■ EXERCISE REQUIREMENTS
Word for word, restate the lines from the start of the data below through the line containing "return made".

■ PROVIDED DATA
------------------------

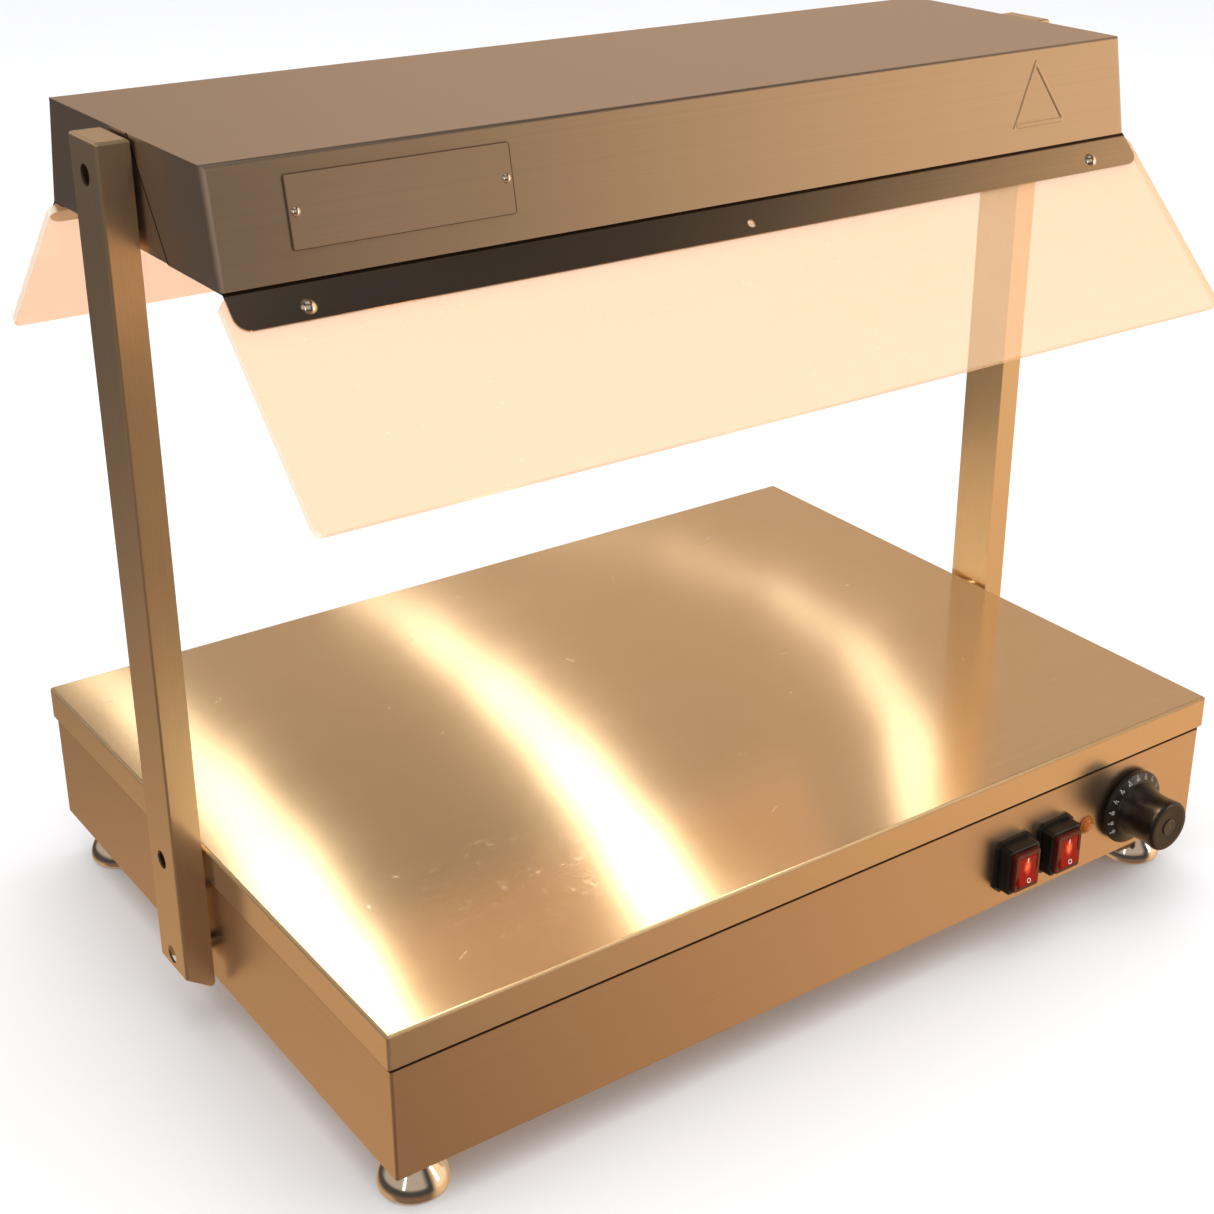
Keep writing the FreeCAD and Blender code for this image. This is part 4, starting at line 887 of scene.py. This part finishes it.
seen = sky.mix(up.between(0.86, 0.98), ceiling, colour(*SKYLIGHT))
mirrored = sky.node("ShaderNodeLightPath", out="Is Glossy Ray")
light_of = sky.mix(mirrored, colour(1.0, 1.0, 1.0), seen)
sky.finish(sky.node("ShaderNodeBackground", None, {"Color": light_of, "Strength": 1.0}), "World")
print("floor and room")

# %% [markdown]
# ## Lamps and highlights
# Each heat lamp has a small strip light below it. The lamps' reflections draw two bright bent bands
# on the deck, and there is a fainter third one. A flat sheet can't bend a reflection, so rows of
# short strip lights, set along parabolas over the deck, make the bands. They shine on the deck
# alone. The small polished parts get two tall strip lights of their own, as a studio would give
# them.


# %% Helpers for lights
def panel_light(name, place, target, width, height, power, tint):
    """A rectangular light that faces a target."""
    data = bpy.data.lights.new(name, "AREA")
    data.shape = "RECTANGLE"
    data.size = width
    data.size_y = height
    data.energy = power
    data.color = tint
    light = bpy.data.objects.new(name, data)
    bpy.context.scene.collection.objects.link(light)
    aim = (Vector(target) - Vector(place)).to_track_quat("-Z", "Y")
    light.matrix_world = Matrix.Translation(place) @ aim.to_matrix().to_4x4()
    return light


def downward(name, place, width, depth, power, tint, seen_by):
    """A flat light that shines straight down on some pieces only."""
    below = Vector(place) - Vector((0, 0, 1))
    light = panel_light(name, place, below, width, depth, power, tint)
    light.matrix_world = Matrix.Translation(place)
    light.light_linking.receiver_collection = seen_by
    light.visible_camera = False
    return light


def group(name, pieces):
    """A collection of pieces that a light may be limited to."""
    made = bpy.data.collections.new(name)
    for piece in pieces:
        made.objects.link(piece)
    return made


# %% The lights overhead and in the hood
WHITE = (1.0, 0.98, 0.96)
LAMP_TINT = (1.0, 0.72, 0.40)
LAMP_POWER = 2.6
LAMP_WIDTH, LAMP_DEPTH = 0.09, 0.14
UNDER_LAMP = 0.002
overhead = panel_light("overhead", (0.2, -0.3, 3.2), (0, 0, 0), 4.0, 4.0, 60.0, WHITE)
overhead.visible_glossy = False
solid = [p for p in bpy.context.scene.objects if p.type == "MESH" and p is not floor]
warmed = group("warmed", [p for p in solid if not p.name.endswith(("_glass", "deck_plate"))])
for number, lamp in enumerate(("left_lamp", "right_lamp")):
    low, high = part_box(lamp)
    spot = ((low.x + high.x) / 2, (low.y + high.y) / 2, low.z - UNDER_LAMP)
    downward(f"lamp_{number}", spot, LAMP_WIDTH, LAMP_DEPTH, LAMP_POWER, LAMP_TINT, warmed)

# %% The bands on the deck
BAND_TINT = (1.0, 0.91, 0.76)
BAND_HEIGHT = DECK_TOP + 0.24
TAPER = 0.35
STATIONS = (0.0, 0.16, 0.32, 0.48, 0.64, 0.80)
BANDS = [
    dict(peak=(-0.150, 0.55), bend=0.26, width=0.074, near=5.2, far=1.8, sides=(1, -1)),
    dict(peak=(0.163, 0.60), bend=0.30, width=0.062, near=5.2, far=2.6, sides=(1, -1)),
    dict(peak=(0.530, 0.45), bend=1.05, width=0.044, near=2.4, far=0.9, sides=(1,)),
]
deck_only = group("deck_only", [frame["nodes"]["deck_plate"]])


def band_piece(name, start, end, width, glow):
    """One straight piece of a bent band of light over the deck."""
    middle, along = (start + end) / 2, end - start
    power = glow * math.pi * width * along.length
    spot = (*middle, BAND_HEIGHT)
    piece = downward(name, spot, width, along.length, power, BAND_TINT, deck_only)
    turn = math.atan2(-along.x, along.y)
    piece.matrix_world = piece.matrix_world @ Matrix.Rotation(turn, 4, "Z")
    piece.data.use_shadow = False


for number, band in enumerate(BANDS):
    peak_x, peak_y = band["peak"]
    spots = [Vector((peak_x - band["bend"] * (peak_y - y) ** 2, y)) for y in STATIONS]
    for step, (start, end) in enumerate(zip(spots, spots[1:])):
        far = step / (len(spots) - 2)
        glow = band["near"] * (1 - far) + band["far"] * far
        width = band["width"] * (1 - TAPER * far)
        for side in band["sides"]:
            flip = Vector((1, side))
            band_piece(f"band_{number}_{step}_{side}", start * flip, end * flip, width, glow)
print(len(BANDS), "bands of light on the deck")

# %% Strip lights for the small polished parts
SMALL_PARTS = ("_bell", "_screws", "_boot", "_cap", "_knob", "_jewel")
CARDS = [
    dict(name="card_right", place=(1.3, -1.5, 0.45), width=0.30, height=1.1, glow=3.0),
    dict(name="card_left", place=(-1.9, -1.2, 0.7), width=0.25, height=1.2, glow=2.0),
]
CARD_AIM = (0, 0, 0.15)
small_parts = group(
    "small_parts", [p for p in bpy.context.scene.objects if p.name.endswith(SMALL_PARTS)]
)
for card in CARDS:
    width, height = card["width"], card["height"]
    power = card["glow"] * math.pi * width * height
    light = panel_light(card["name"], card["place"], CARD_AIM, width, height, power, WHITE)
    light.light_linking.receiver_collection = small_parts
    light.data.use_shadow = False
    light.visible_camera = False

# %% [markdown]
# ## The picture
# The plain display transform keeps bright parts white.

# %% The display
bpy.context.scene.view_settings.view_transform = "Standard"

------------------------

■ COMPLETE RESPONSE
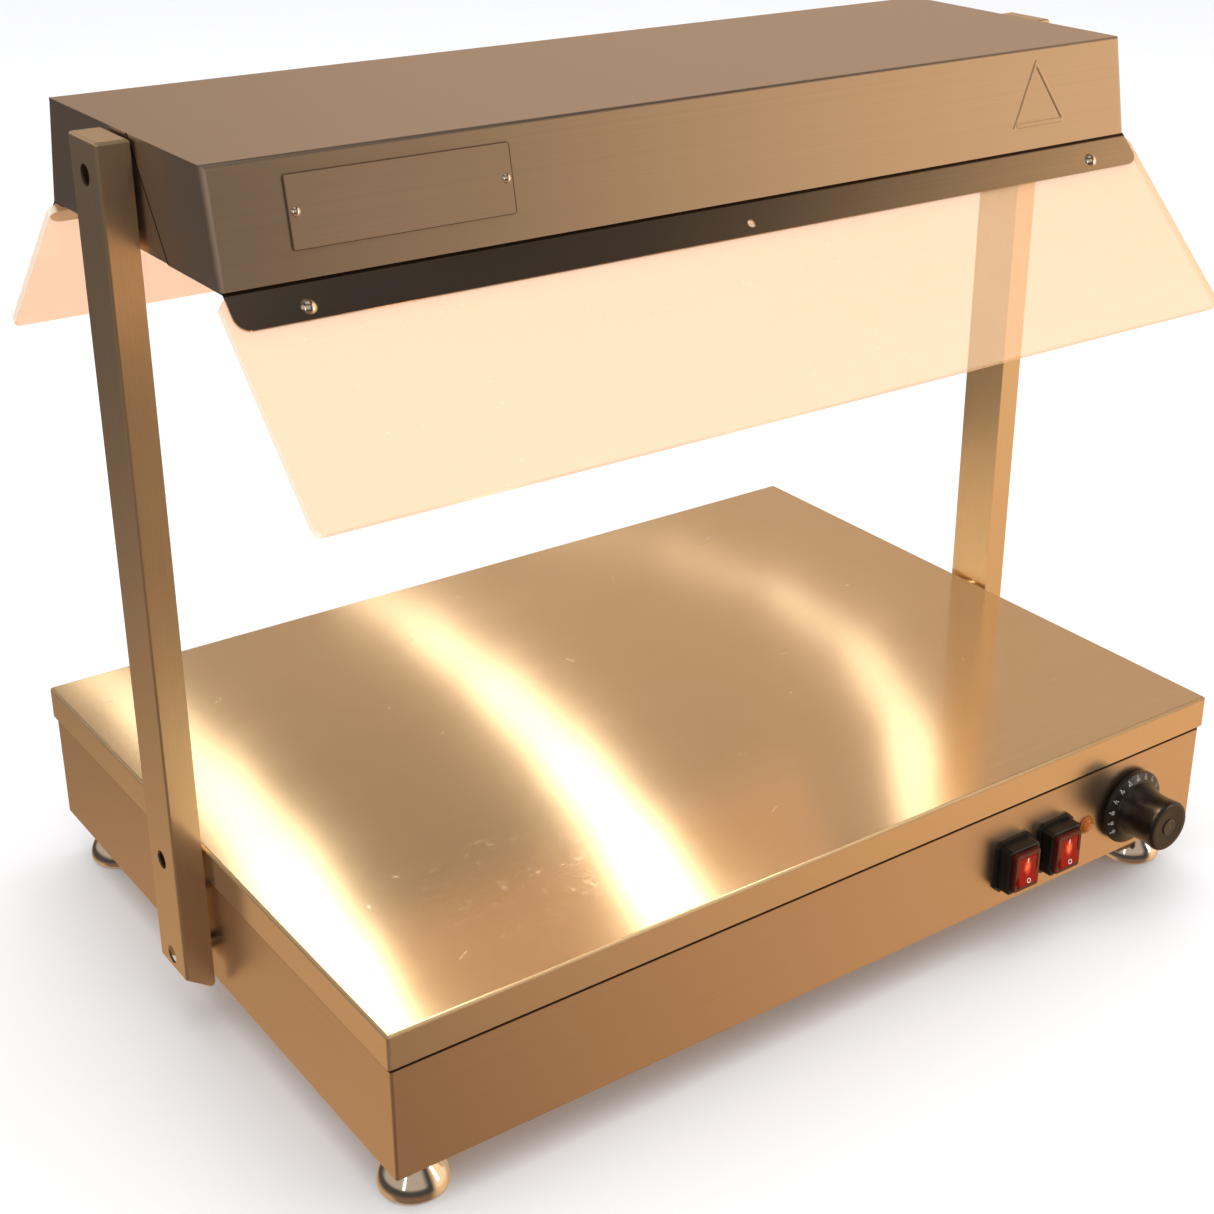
Keep writing the FreeCAD and Blender code for this image. This is part 4, starting at line 887 of scene.py. This part finishes it.
seen = sky.mix(up.between(0.86, 0.98), ceiling, colour(*SKYLIGHT))
mirrored = sky.node("ShaderNodeLightPath", out="Is Glossy Ray")
light_of = sky.mix(mirrored, colour(1.0, 1.0, 1.0), seen)
sky.finish(sky.node("ShaderNodeBackground", None, {"Color": light_of, "Strength": 1.0}), "World")
print("floor and room")

# %% [markdown]
# ## Lamps and highlights
# Each heat lamp has a small strip light below it. The lamps' reflections draw two bright bent bands
# on the deck, and there is a fainter third one. A flat sheet can't bend a reflection, so rows of
# short strip lights, set along parabolas over the deck, make the bands. They shine on the deck
# alone. The small polished parts get two tall strip lights of their own, as a studio would give
# them.


# %% Helpers for lights
def panel_light(name, place, target, width, height, power, tint):
    """A rectangular light that faces a target."""
    data = bpy.data.lights.new(name, "AREA")
    data.shape = "RECTANGLE"
    data.size = width
    data.size_y = height
    data.energy = power
    data.color = tint
    light = bpy.data.objects.new(name, data)
    bpy.context.scene.collection.objects.link(light)
    aim = (Vector(target) - Vector(place)).to_track_quat("-Z", "Y")
    light.matrix_world = Matrix.Translation(place) @ aim.to_matrix().to_4x4()
    return light


def downward(name, place, width, depth, power, tint, seen_by):
    """A flat light that shines straight down on some pieces only."""
    below = Vector(place) - Vector((0, 0, 1))
    light = panel_light(name, place, below, width, depth, power, tint)
    light.matrix_world = Matrix.Translation(place)
    light.light_linking.receiver_collection = seen_by
    light.visible_camera = False
    return light


def group(name, pieces):
    """A collection of pieces that a light may be limited to."""
    made = bpy.data.collections.new(name)
    for piece in pieces:
        made.objects.link(piece)
    return made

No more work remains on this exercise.